Манойло: Как вы думаете, почему?

Розовский: Потому что очень много людей с рыбьей кровью, с холодным рациональным антиинтеллектом. Люди не только отвыкли, но и не хотят страдать. А искусство должно вызывать чье-то страдание. Если я не страдаю и зритель не страдает, то мы занимаемся хренью собачьей. А вот когда есть контакт, происходит самое драгоценное, что есть в искусстве театра, — зрительское потрясение от увиденного и услышанного. Когда зал хохочет или кто-то заплакал в зрительном зале, это мое счастье. Когда зритель уходит из моего театра в потрясении, я считаю свою задачу выполненной на все сто. И такие случаи в моей практике, к счастью, бывали нередки. 

Манойло: Недавно вы вернули на сцену спектакль «Носороги» по пьесе Эжена Ионеско. У вас есть ответ, что делает пьесу актуальной на все времена? 

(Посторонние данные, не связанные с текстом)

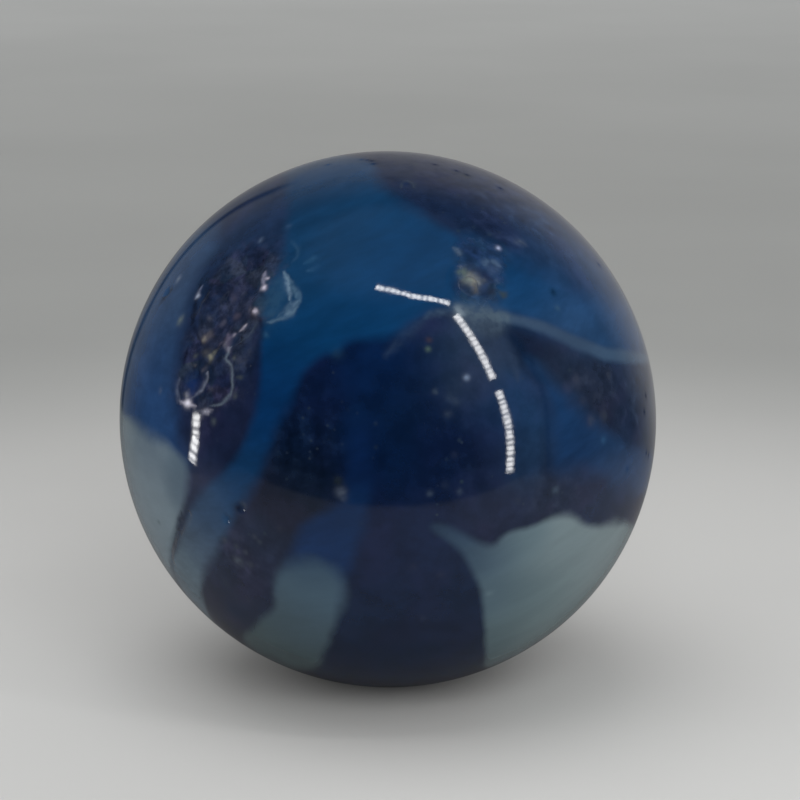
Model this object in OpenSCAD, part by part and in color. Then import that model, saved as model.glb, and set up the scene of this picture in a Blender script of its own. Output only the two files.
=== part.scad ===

Розовский: Премьера была в 2006 году на старой маленькой сцене и с другими артистами. Но остались главные герои и сценография моего друга Саши Лисянского, которая препарировалась на большой сцене. Это антифашистская пьеса на все времена. Я люблю актуальный театр и ненавижу беззубый театр. Человечество выработало уже энное количество фундаментальных ценностей. Если искусство для чего-то и нужно, то прежде всего для того, чтобы эти фундаментальные ценности защищать. Публика меняется, времена меняются, вкусы меняются, меняются иногда идеологемы, а хорошая пьеса — это такое живое существо с переливами. «Носороги» — пьеса о всеобщем оскотинивании, озверении, о расчеловечении.

Некоторые точки сегодня наиболее чувственны, наиболее актуальны. Но искусственная актуализация — это не мой путь. Я люблю копать в глубину. Если мне удается найти чрезвычайно важную смысловую первооснову, то она волей-неволей становится нужной и другим людям. Это закон для любого художника, не только для меня. Есть люди, которые себе придумывают какую-то камеру пыток или духовную башню из слоновой кости, в которой они какое-то время живут, потом начинают гнить и гибнуть. Театр, к счастью, не может быть такого рода учреждением, потому что он обращен ежевечерне к своему главному антиподу — зрителю. Все, что творится на сцене, атакует пространство, где сидит не наблюдатель, а соучастник твоего действия. Я люблю вот такой атакующий театр. Иначе все смазывается. Пустота. 

Манойло: А вы сами когда в последний раз выходили из театра в потрясении? 

Розовский: В 60-е годы я был сумасшедший зритель. У меня не было своего театра, поэтому я бегал по чужим. И я был довольно часто в потрясениях, как зритель. Сегодня мне нравятся опыты Крымова. Когда-то мы вместе у нас в театре сделали спектакль по Зингеру «Фокусник из Люблина». Он грандиозно был оформлен. Дима придумал протянуть через весь зал веревку канатную. И на этой веревке я поставил весь спектакль. Это не было выпендрежем. Это соединялось с фокусничеством главного героя. Сознательное, театральное решение, обоснованное драматургией. Но в те годы это было совершенно не оценено и не понято. 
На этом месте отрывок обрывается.